2012年11月20日 星期二

1948年围困长春解放军为何阻拦饥民出城(上)


  长春周围二十五公里以内被划为封锁区。“为反对长春守军的人口疏散政策”,对从长春成内出来的市民“必须予以相拦”,“使守军对城市人口不能大量和迅速地疏散,而达成减少其粮食之困难”。
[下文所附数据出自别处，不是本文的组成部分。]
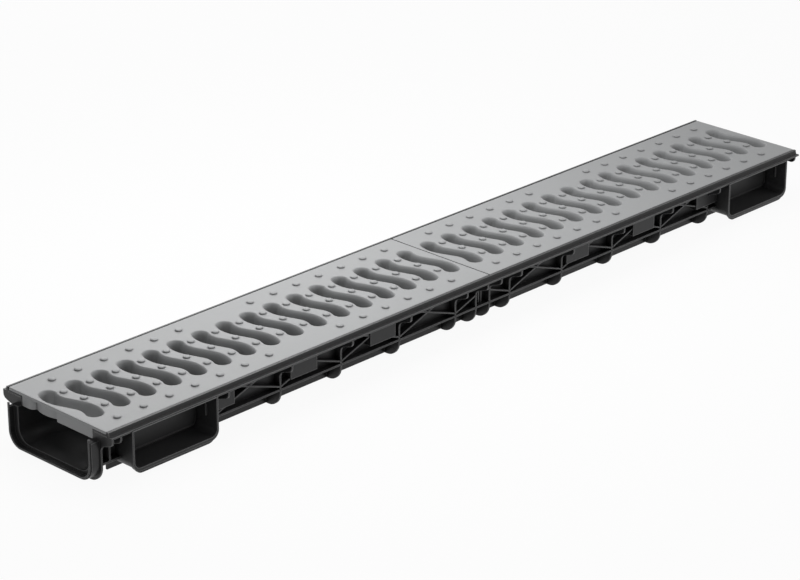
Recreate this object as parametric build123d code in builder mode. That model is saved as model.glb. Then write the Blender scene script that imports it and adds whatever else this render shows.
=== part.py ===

  锦州的失守,对于国民党军在东北的命运来讲是致命的——锦西侯镜如的增援部队在海边进退两难,廖耀湘兵团在半路上不知所措,被围已久的长春粮弹已绝,兵力空虚的沈阳人心惶惶。至此,东北地区的“大门”已经被人民解放军完全关闭。


  慢慢地陷落

  “长春是在没有多少战斗的情况下慢慢地陷落的”。美国记者安娜?路易斯?斯特朗记述道,“二十万老百姓早已陆续溜出城,通过火线出去了。人民解放军收割了郊区的庄稼,并为附近农民运送庄稼提供了三千辆大车,城里颗粒未得。蒋只给他的部队空投粮食,而这些粮食还引起了部队之间的摩擦。六十军的士兵都是思念家乡的云南人,他们说大部分粮食都投给‘蒋的嫡系’,美国装备的新七军了。在长春每一个士兵都知道大势已去,但又不敢投降。他们的长官警告说‘共产党杀俘虏’。”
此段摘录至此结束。